Which leads further. During this time with my little travel bag and my ever-widening sheath of poesy I met others of my ilk. Sometimes they were leaving as I was arriving or the other way around. My god, they looked just as seedy, wild-eyed and depressed as I. Which gave me some hope for them. We’re just hacking it, I thought, it’s a dirty job and we know it. A few of these were writing some poetry that gambled a bit, screamed, seemed to be working toward something. I felt that we were hustling our shit against the odds, trying to stay out of the factories and the car washes, maybe even the madhouses. I know that just before my luck changed a little I was planning on trying to hold up some banks. Better to get fucked by an old woman in a short red dress . . . What I’m getting at, though, is that some of these few who began so well . . . say, almost with the same splash as an early Shapiro in V-Letter, now I looked around and they’ve been ingested, digested, suggested, molested, conquested, quiddled. They teach, they are poets-in-residence. They wear nice clothing. They are calm. But their writing is 4 flat tires and no spare in the trunk and no gas in the tank. NOW THEY TEACH POETRY. THEY TEACH HOW TO WRITE POETRY. Where did they get the idea that they ever knew anything about it? This is the mystery to me. How did they get so wise so fast and so dumb so fast? Where did they go? And why? And what for? Endurance is more important than truth because without endurance there can’t be any truth. And truth means going to the end like you mean it. That way, death itself comes up short when it grabs.
Well, I’ve already said too much. I sound like those poets who used to come around and puke on my couch. And my word is just another word in with all the others’ words. Just to let you know I’ve got a new kitten. Male. I need a name. For the kitten, I mean. And there have been some good names. Don’t you think? Like Jeffers. E. E. Cummings. Auden. Stephen Spender. Catullus. Li Po. Villon. Neruda. Blake. Conrad Aiken. And there’s Ezra. Lorca. Millay. I don’t know.
Ah, hell, maybe I’ll just name the son of a bitch “Baby Face Nelson” and be done with it.
[To A. D. Winans]
June 27, 1984
[ . . . ] I think one of the best things that ever happened to me was that I was so long unsuccessful as a writer and had to work for a living until I was 50. It kept me away from other writers and their parlor games and their backbiting and their bitching, and now that I’ve had some luck I still intend to absent myself from them.

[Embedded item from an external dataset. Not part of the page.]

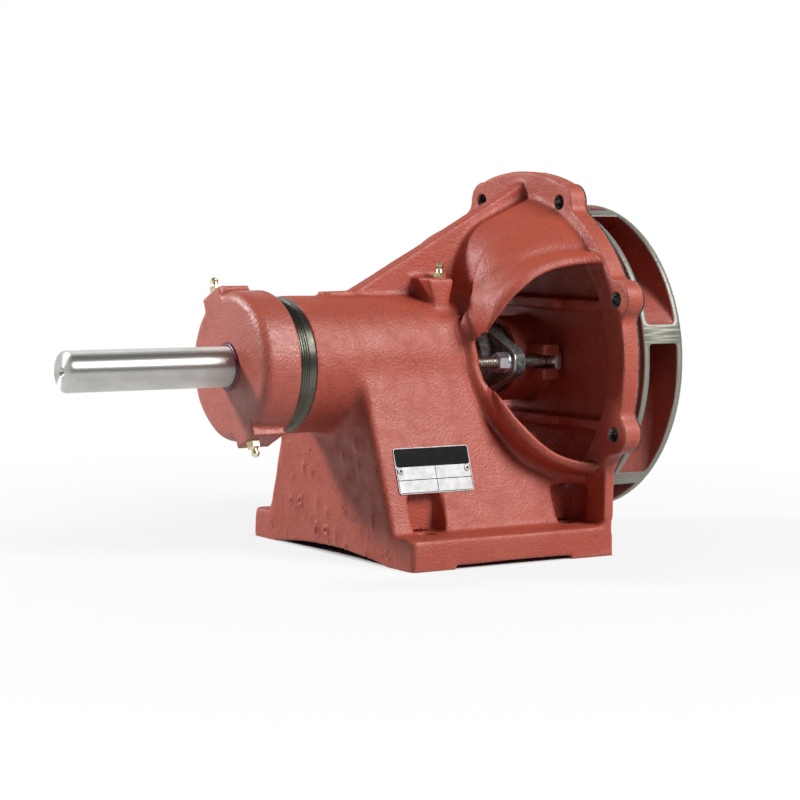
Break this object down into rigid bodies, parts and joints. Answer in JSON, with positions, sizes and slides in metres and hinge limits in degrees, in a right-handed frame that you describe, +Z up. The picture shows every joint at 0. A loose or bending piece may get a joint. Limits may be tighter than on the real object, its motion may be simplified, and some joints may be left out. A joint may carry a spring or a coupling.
{
  "type": "pump powerhead",
  "caption": "Bearing bracket, shaft, packed stuffing box and shrouded impeller of an end suction pump, on a cast foot, with a bare drive shaft end.",
  "frame": {"origin": "centre of the volute bolt circle, on the flange face that the volute bolts to, on the shaft axis", "axes": "+X along the shaft from the drive end to the impeller, +Z up, -Y the nameplate side"},
  "size_m": [0.5148, 0.2912, 0.3072],
  "materials": {
    "red_paint": "sand cast iron under brushed-on brick red enamel",
    "impeller_paint": "red primer on cast iron, bare machined rims",
    "shaft_steel": "ground and lightly brushed",
    "bearing_steel": "ground",
    "cage_brass": "pressed",
    "dark_steel": "oiled spring steel",
    "plain_steel": "rolled thread, light rust",
    "zinc_steel": "bright zinc plated",
    "fitting_zinc": "yellow zinc plated",
    "sleeve_bronze": "turned",
    "gland_iron": "black painted casting",
    "seal_rubber": "moulded",
    "packing": "graphite braid",
    "gasket": "sheet",
    "plate_aluminium": "satin, black band printed at the top"
  },
  "bodies": {
    "bracket": {"bracket": "red_paint", "inner_seal": "seal_rubber", "packing_rings": "packing", "gland_bolts": "plain_steel", "volute_gasket": "gasket", "bracket_grease_fitting": "fitting_zinc", "nameplate": "plate_aluminium", "plate_rivets": "plate_aluminium"},
    "cartridge": {"outboard_outer_race": "bearing_steel", "inboard_outer_race": "bearing_steel"},
    "cap": {"bearing_cap": "red_paint", "cap_seal": "seal_rubber", "cap_retaining_ring": "dark_steel", "cap_grease_fittings": "fitting_zinc"},
    "rotor": {"shaft": "shaft_steel", "shaft_snap_rings": "dark_steel", "outboard_inner_race": "bearing_steel", "inboard_inner_race": "bearing_steel", "slinger": "seal_rubber", "shaft_sleeve": "sleeve_bronze", "impeller": "impeller_paint", "impeller_front_shroud": "impeller_paint", "impeller_key": "plain_steel", "impeller_washer": "zinc_steel", "impeller_bolt": "zinc_steel"},
    "outboard_cage": {"outboard_balls": "bearing_steel", "outboard_cage": "cage_brass"},
    "inboard_cage": {"inboard_balls": "bearing_steel", "inboard_cage": "cage_brass"},
    "gland": {"gland": "gland_iron", "gland_lock_washers": "zinc_steel"},
    "gland_nut_near": {"gland_nut_near": "zinc_steel"},
    "gland_nut_far": {"gland_nut_far": "zinc_steel"}
  },
  "joints": [
    {"name": "cap_feed", "type": "slide", "parent": "bracket", "child": "cartridge", "axis": [1, 0, 0], "range_m": [-0.00318, 0.00318]},
    {"name": "cap_turn", "type": "hinge", "parent": "cartridge", "child": "cap", "pos_m": [-0.28, 0, 0], "axis": [1, 0, 0], "range_deg": [-540, 540]},
    {"name": "shaft_spin", "type": "hinge", "parent": "cartridge", "child": "rotor", "pos_m": [0, 0, 0], "axis": [1, 0, 0], "continuous": true},
    {"name": "outboard_cage_spin", "type": "hinge", "parent": "cartridge", "child": "outboard_cage", "pos_m": [-0.2685, 0, 0], "axis": [1, 0, 0], "continuous": true},
    {"name": "inboard_cage_spin", "type": "hinge", "parent": "cartridge", "child": "inboard_cage", "pos_m": [-0.1265, 0, 0], "axis": [1, 0, 0], "continuous": true},
    {"name": "gland_slide", "type": "slide", "parent": "bracket", "child": "gland", "axis": [1, 0, 0], "range_m": [-0.0095, 0]},
    {"name": "near_nut_turn", "type": "hinge", "parent": "gland", "child": "gland_nut_near", "pos_m": [-0.067, -0.046, 0], "axis": [1, 0, 0], "range_deg": [-2160, 0]},
    {"name": "far_nut_turn", "type": "hinge", "parent": "gland", "child": "gland_nut_far", "pos_m": [-0.067, 0.046, 0], "axis": [1, 0, 0], "range_deg": [-2160, 0]}
  ],
  "couplings": [
    {"joint": "cap_feed", "follows": "cap_turn", "m_per_rad": 0.00033693},
    {"joint": "outboard_cage_spin", "follows": "shaft_spin", "ratio": 0.38522},
    {"joint": "inboard_cage_spin", "follows": "shaft_spin", "ratio": 0.38522},
    {"joint": "near_nut_turn", "follows": "gland_slide", "rad_per_m": 3957.9},
    {"joint": "far_nut_turn", "follows": "gland_slide", "rad_per_m": 3957.9}
  ]
}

Let them continue their attacks, I will continue my work, which is not something I do to seek immortality or even a minor fame. I do it because I must and I will. I feel good most of the time, especially when I’m at this machine, and the words feel more and more as if they are coming out better and better. True or not, right or wrong, I go with it.
[To Carl Weissner]
August 2, 1984
[ . . . ] The work you’ve done over the years for me and the Sparrow, your translations and your efforts to always get the best for us has to be one of the most remarkable things I know of. Two of the luckiest things that ever happened to me were when Martin picked me up and you decided to be my translator and agent, and friend. Then too, I think of old Jon Webb who published me in those splendid editions when I was virtually unknown. There are magic people in the world, and you are most surely one of them. [ . . . ]
Here, well, I get so many books of translation from so many places I hardly know what’s going on. The book case can’t hold them all. They are all over the rug. Need another bookcase in the bedroom. Maybe soon. It’s all very strange. To think that people in all these far away countries are sitting about reading Women, Factotum, South of No North, Ham on Rye and on and on . . . I get love letters from ladies in far off places. A lady in Australia sent me the key to her house. Long letters from others. And here, in the U.S., I get offers from girls from 19 to 21 to come see me. I tell them, nothing doing. Nothing is free. There is a price on everything. I tell them to go fuck somebody their own age. [ . . . ]
Martin has me on the paintings for War All the Time. I try to tell him that the paintings come from the same place the writing comes from and that I’d rather write. I can’t make him see this. So I sit about drunk squeezing paint tubes onto paper and placing them on the floor and the cats walk over them. I don’t stop them.